--- Start ---

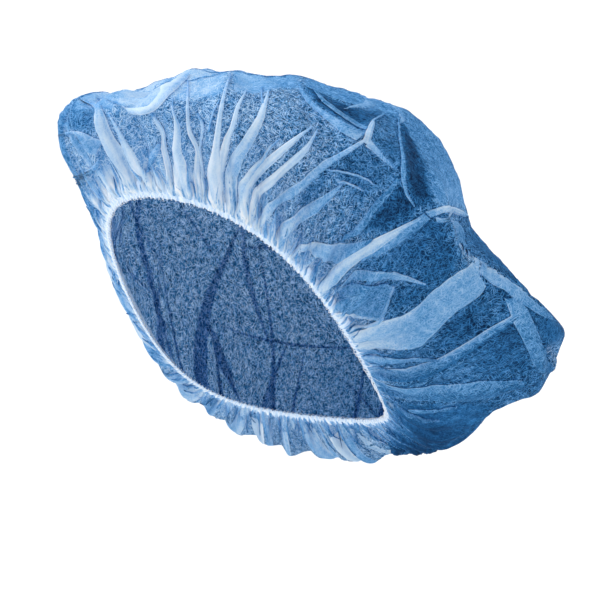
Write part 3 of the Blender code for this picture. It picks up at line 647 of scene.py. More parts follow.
def unseenTucks():
    # gathers of the hidden side: from the hem up, bending part way, wide at the hem and closing to a point.
    # Then folds: straight runs on the cloth that turn a little, widest at their middle
    rng = np.random.default_rng(unseen["seed"])
    count = unseen["gathers"]
    share = np.linspace(0, 1, tuck["along"])[None]
    spaced = np.linspace(unseen["firstDegree"], unseen["lastDegree"], count)
    start = np.radians(spaced + rng.uniform(-unseen["startUneven"], unseen["startUneven"], count))
    reach = rng.uniform(*unseen["reach"], count)[:, None]
    lean = np.radians(rng.uniform(-unseen["lean"], unseen["lean"], count))[:, None]
    turn = np.radians(rng.uniform(-unseen["turn"], unseen["turn"], count))[:, None]
    bend = rng.uniform(*unseen["bend"], count)[:, None]
    angle = start[:, None] + lean * share + turn * np.maximum(share - bend, 0)**unseen["bendPower"]
    up = unseen["lowest"] + reach * share
    closing = np.clip(unseen["closing"][0] - share, unseen["closing"][1], 1)
    fuller = unseen["fuller"][0] + unseen["fuller"][1] * share
    width = rng.uniform(*unseen["width"], count)[:, None] * closing * fuller

    lower, upper = unseen["folds"], unseen["topFolds"]
    foldAngle = np.concatenate([rng.uniform(unseen["foldsFrom"], unseen["foldsTo"], lower),
                                rng.uniform(0, 360, upper)])
    foldAngle = np.radians(foldAngle)[:, None]
    foldUp = np.concatenate([rng.uniform(*unseen["foldUp"], lower),
                             rng.uniform(*unseen["topFoldUp"], upper)])[:, None]
    folds = lower + upper
    run = rng.uniform(*unseen["foldLength"], folds)[:, None] * (share - 0.5)
    heading = rng.uniform(0, np.pi, folds)[:, None]
    heading = heading + rng.uniform(-unseen["foldCurl"], unseen["foldCurl"], folds)[:, None] * share
    middle = smoothCloth(foldAngle, foldUp)
    radius = np.maximum(np.hypot(middle[..., 0], middle[..., 1]), unseen["foldRadius"])
    foldUp = np.clip(foldUp + run * np.sin(heading) / profileLength(foldAngle), *unseen["foldsWithin"])
    foldAngle = foldAngle + run * np.cos(heading) / radius
    foldWidth = rng.uniform(*unseen["foldWidth"], folds)[:, None]
    foldWidth = foldWidth * np.maximum(np.sin(np.pi * share), unseen["foldPoint"])

    angle = np.concatenate([angle, foldAngle])
    up = np.concatenate([up, foldUp])
    width = np.concatenate([width, foldWidth])
    pale = np.concatenate([rng.uniform(*unseen["pale"], count), rng.uniform(*unseen["foldPale"], folds)])
    pale = pale[:, None] * (unseen["paleFrom"] - unseen["paleFall"] * share)
    height = np.concatenate([rng.uniform(*unseen["height"], count),
                             rng.uniform(*unseen["foldHeight"], folds)])
    return angle, up, width, pale, height


def hemTucks():
    # short tucks crowded at the hem all the way round
    rng = np.random.default_rng(tuck["seed"])
    count = tuck["fineGathers"]
    share = np.linspace(0, 1, tuck["fineAlong"])[None]
    uneven = rng.uniform(-tuck["fineUneven"], tuck["fineUneven"], count)
    start = (np.arange(count) + uneven) * 2 * np.pi / count
    length = profileLength(start)
    reach = (rng.uniform(*tuck["fineLength"], count) / length)[:, None]
    lean = np.radians(rng.normal(0, tuck["fineLean"], count))[:, None]
    angle = start[:, None] + lean * share**tuck["fineBend"]
    lowest = ((form["hemWidth"] - form["tuckedUnder"]) / length)[:, None]
    closing = np.clip(tuck["fineClosing"][0] - share, tuck["fineClosing"][1], 1)
    width = rng.uniform(*tuck["fineWidth"], count)[:, None] * closing
    crowded = tuck["fineCrowded"][0] + tuck["fineCrowded"][1] * roundTheCap(start, "crowded")
    pale = (rng.uniform(*tuck["finePale"], count) * crowded)[:, None] * (1 - tuck["finePaleFall"] * share)
    return angle, lowest + reach * share, width, pale


def ridgeLines(seen, rows, columns, height, spans):
    # centre lines of all the creases: angle, share up, half width and height at every sample. The dents of
    # the outline are lines too: places, how far they reach across the picture, and how deep they are
    middle = tuck["across"] // 2
    narrowest = crown["ridgeHalfWidth"]
    angle, up = crownGrid(crown["columns"], crown["rows"])
    ridges = []
    for row, column, half, tall in zip(rows[:, :, middle], columns[:, :, middle], spans, height):
        ridges.append((column * 2 * np.pi / crown["columns"], sampleGrid(up[..., None], row, column)[..., 0],
                       np.maximum(half * crown["seenRidge"], narrowest), np.full_like(half, tall)))
    hiddenAngle, hiddenUp, hiddenWidth, _, hiddenHeight = unseenTucks()
    for turn, rise, width, tall in zip(hiddenAngle, hiddenUp, hiddenWidth, hiddenHeight):
        ridges.append((turn, rise, np.maximum(width * crown["unseenRidge"], narrowest),
                       np.full_like(width, tall)))
    sinks = []
    smooth = smoothCloth(angle, up)
    for points, reach in dents.values():
        line = alongPoints(points, tuck["dentSamples"])
        row, column = findInPicture(seen, line[:, 0], line[:, 1])
        sinks.append((sampleGrid(smooth, row, column), reach / 1000, line[:, 2] / 1000))
    return ridges, sinks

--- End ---

> [Set problem] Reproduce each line of the material above precisely.

> [Written solution]
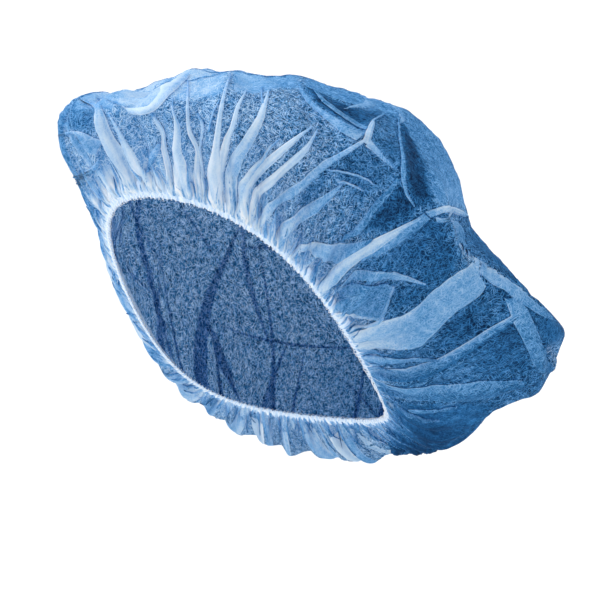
Write part 3 of the Blender code for this picture. It picks up at line 647 of scene.py. More parts follow.
def unseenTucks():
    # gathers of the hidden side: from the hem up, bending part way, wide at the hem and closing to a point.
    # Then folds: straight runs on the cloth that turn a little, widest at their middle
    rng = np.random.default_rng(unseen["seed"])
    count = unseen["gathers"]
    share = np.linspace(0, 1, tuck["along"])[None]
    spaced = np.linspace(unseen["firstDegree"], unseen["lastDegree"], count)
    start = np.radians(spaced + rng.uniform(-unseen["startUneven"], unseen["startUneven"], count))
    reach = rng.uniform(*unseen["reach"], count)[:, None]
    lean = np.radians(rng.uniform(-unseen["lean"], unseen["lean"], count))[:, None]
    turn = np.radians(rng.uniform(-unseen["turn"], unseen["turn"], count))[:, None]
    bend = rng.uniform(*unseen["bend"], count)[:, None]
    angle = start[:, None] + lean * share + turn * np.maximum(share - bend, 0)**unseen["bendPower"]
    up = unseen["lowest"] + reach * share
    closing = np.clip(unseen["closing"][0] - share, unseen["closing"][1], 1)
    fuller = unseen["fuller"][0] + unseen["fuller"][1] * share
    width = rng.uniform(*unseen["width"], count)[:, None] * closing * fuller

    lower, upper = unseen["folds"], unseen["topFolds"]
    foldAngle = np.concatenate([rng.uniform(unseen["foldsFrom"], unseen["foldsTo"], lower),
                                rng.uniform(0, 360, upper)])
    foldAngle = np.radians(foldAngle)[:, None]
    foldUp = np.concatenate([rng.uniform(*unseen["foldUp"], lower),
                             rng.uniform(*unseen["topFoldUp"], upper)])[:, None]
    folds = lower + upper
    run = rng.uniform(*unseen["foldLength"], folds)[:, None] * (share - 0.5)
    heading = rng.uniform(0, np.pi, folds)[:, None]
    heading = heading + rng.uniform(-unseen["foldCurl"], unseen["foldCurl"], folds)[:, None] * share
    middle = smoothCloth(foldAngle, foldUp)
    radius = np.maximum(np.hypot(middle[..., 0], middle[..., 1]), unseen["foldRadius"])
    foldUp = np.clip(foldUp + run * np.sin(heading) / profileLength(foldAngle), *unseen["foldsWithin"])
    foldAngle = foldAngle + run * np.cos(heading) / radius
    foldWidth = rng.uniform(*unseen["foldWidth"], folds)[:, None]
    foldWidth = foldWidth * np.maximum(np.sin(np.pi * share), unseen["foldPoint"])

    angle = np.concatenate([angle, foldAngle])
    up = np.concatenate([up, foldUp])
    width = np.concatenate([width, foldWidth])
    pale = np.concatenate([rng.uniform(*unseen["pale"], count), rng.uniform(*unseen["foldPale"], folds)])
    pale = pale[:, None] * (unseen["paleFrom"] - unseen["paleFall"] * share)
    height = np.concatenate([rng.uniform(*unseen["height"], count),
                             rng.uniform(*unseen["foldHeight"], folds)])
    return angle, up, width, pale, height


def hemTucks():
    # short tucks crowded at the hem all the way round
    rng = np.random.default_rng(tuck["seed"])
    count = tuck["fineGathers"]
    share = np.linspace(0, 1, tuck["fineAlong"])[None]
    uneven = rng.uniform(-tuck["fineUneven"], tuck["fineUneven"], count)
    start = (np.arange(count) + uneven) * 2 * np.pi / count
    length = profileLength(start)
    reach = (rng.uniform(*tuck["fineLength"], count) / length)[:, None]
    lean = np.radians(rng.normal(0, tuck["fineLean"], count))[:, None]
    angle = start[:, None] + lean * share**tuck["fineBend"]
    lowest = ((form["hemWidth"] - form["tuckedUnder"]) / length)[:, None]
    closing = np.clip(tuck["fineClosing"][0] - share, tuck["fineClosing"][1], 1)
    width = rng.uniform(*tuck["fineWidth"], count)[:, None] * closing
    crowded = tuck["fineCrowded"][0] + tuck["fineCrowded"][1] * roundTheCap(start, "crowded")
    pale = (rng.uniform(*tuck["finePale"], count) * crowded)[:, None] * (1 - tuck["finePaleFall"] * share)
    return angle, lowest + reach * share, width, pale


def ridgeLines(seen, rows, columns, height, spans):
    # centre lines of all the creases: angle, share up, half width and height at every sample. The dents of
    # the outline are lines too: places, how far they reach across the picture, and how deep they are
    middle = tuck["across"] // 2
    narrowest = crown["ridgeHalfWidth"]
    angle, up = crownGrid(crown["columns"], crown["rows"])
    ridges = []
    for row, column, half, tall in zip(rows[:, :, middle], columns[:, :, middle], spans, height):
        ridges.append((column * 2 * np.pi / crown["columns"], sampleGrid(up[..., None], row, column)[..., 0],
                       np.maximum(half * crown["seenRidge"], narrowest), np.full_like(half, tall)))
    hiddenAngle, hiddenUp, hiddenWidth, _, hiddenHeight = unseenTucks()
    for turn, rise, width, tall in zip(hiddenAngle, hiddenUp, hiddenWidth, hiddenHeight):
        ridges.append((turn, rise, np.maximum(width * crown["unseenRidge"], narrowest),
                       np.full_like(width, tall)))
    sinks = []
    smooth = smoothCloth(angle, up)
    for points, reach in dents.values():
        line = alongPoints(points, tuck["dentSamples"])
        row, column = findInPicture(seen, line[:, 0], line[:, 1])
        sinks.append((sampleGrid(smooth, row, column), reach / 1000, line[:, 2] / 1000))
    return ridges, sinks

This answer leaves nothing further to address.